- _Required task_
Output a verbatim copy of the data, cut off after the line that contains "seat_r = 70; // [66:1:80]".

- _Data_

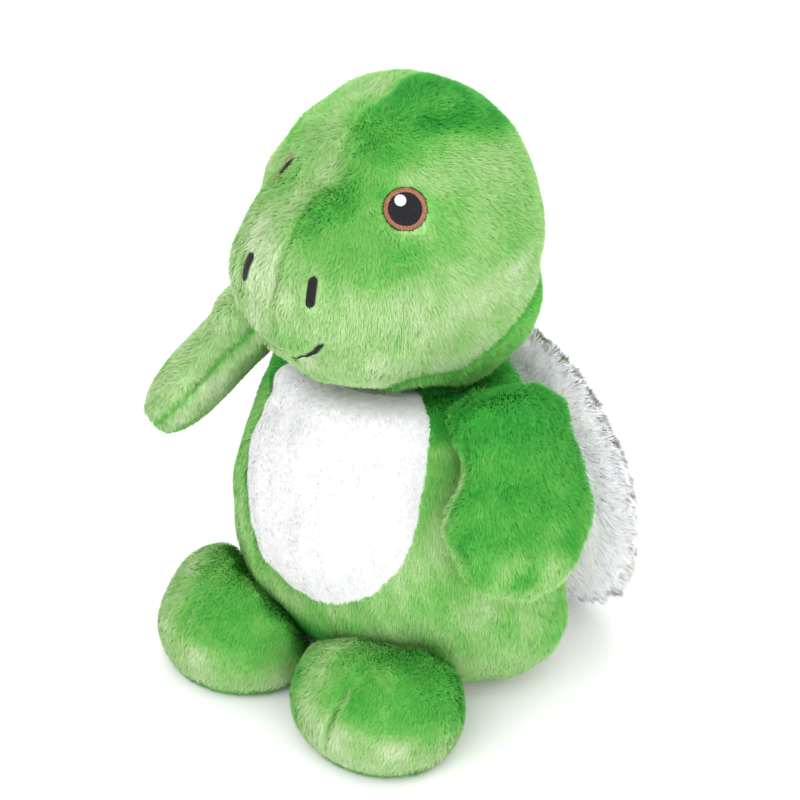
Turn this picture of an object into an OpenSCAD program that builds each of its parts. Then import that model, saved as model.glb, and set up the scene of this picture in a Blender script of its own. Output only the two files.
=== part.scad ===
// Sitting plush animal with a padded shell on its back.
// +Z is up, the toy faces -Y, and its own left side is +X.
// The origin is the middle of the flat seat that it sits on.

/* [Torso] */
// Height of the torso from the seat to the neck
torso_h = 160; // [156:1:162]
// Widest width of the torso
torso_w = 183; // [174:1:184]
// How far the belly reaches in front of the middle
belly_reach = 85; // [80:1:86]
// How far the back reaches behind the middle
back_reach = 64; // [56:1:65]
// Height at which the torso is widest
hips_z = 58; // [52:1:62]
// Half width of the flat seat
seat_r = 70; // [66:1:80]

/* [Head] */
// Width of the head
head_w = 132; // [120:1:140]
// Depth of the head without the snout
head_d = 134; // [120:1:138]
// Height of the crown above the middle of the head
crown_h = 71; // [60:1:80]
// Depth of the chin below the middle of the head
chin_h = 67; // [56:1:68]
// Height of the middle of the head above the seat
head_z = 238; // [238:1:250]
// Width of the snout
snout_w = 108; // [84:1:110]
// How far the snout reaches in front of the middle of the head
snout_reach = 92; // [78:1:98]

/* [Arms] */
// Length of an arm below its shoulder
arm_l = 79; // [70:1:84]
// Width of the hand
hand_w = 82; // [66:1:84]
// Thickness of a stuffed arm
arm_t = 34; // [28:1:35]
// Angle of the left arm away from straight down
left_arm_out = 22; // [21:1:40]
// Angle that the right arm hangs turned towards the front
right_arm_forward = 8; // [0:1:10]
// Angle of the raised right arm away from straight down
right_arm_out = 42; // [38:1:60]

/* [Feet] */
// Width of a foot
foot_w = 90; // [76:1:92]
// How far the toes reach in front of the middle of the torso
toe_reach = 112; // [106:1:118]
// Height of a foot
foot_h = 57; // [46:1:58]

/* [Shell] */
// Width of the shell at its widest
shell_w = 196; // [170:1:200]
// Height of the shell
shell_h = 168; // [150:1:172]
// How far the stuffed shell bulges behind its front face
shell_bulge = 34; // [24:1:40]

/* [Cloth and thread] */
// Thickness of the plush cloth with its pile
cloth_t = 3; // [2:0.5:4]
// Diameter of an embroidered eye
eye_d = 19.5; // [14:0.5:22]
// Height of an embroidered nostril
nostril_h = 14; // [8:1:18]

/* [Hidden] */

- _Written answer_
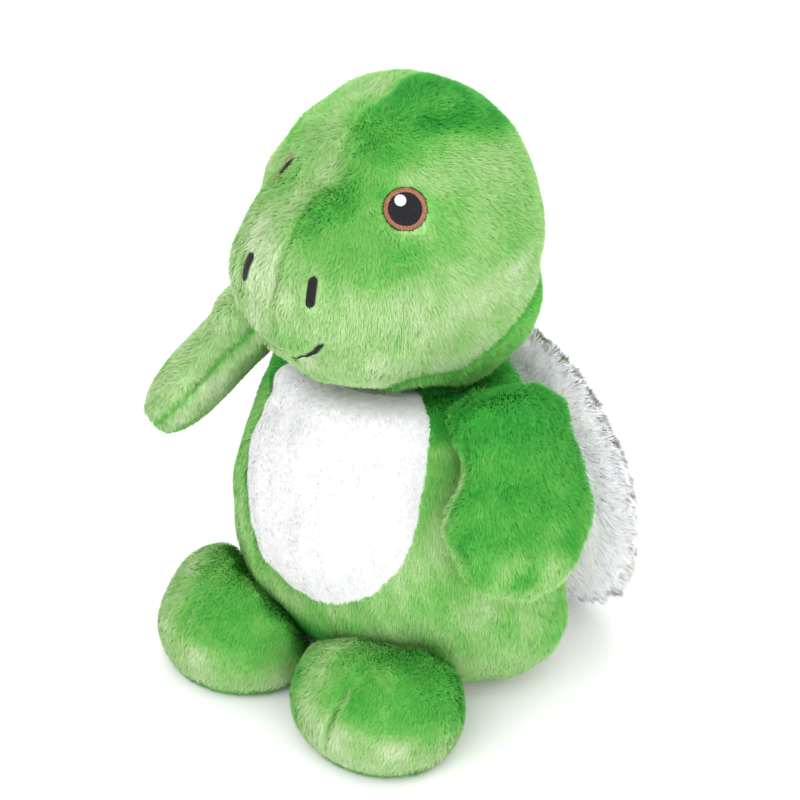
Turn this picture of an object into an OpenSCAD program that builds each of its parts. Then import that model, saved as model.glb, and set up the scene of this picture in a Blender script of its own. Output only the two files.
=== part.scad ===
// Sitting plush animal with a padded shell on its back.
// +Z is up, the toy faces -Y, and its own left side is +X.
// The origin is the middle of the flat seat that it sits on.

/* [Torso] */
// Height of the torso from the seat to the neck
torso_h = 160; // [156:1:162]
// Widest width of the torso
torso_w = 183; // [174:1:184]
// How far the belly reaches in front of the middle
belly_reach = 85; // [80:1:86]
// How far the back reaches behind the middle
back_reach = 64; // [56:1:65]
// Height at which the torso is widest
hips_z = 58; // [52:1:62]
// Half width of the flat seat
seat_r = 70; // [66:1:80]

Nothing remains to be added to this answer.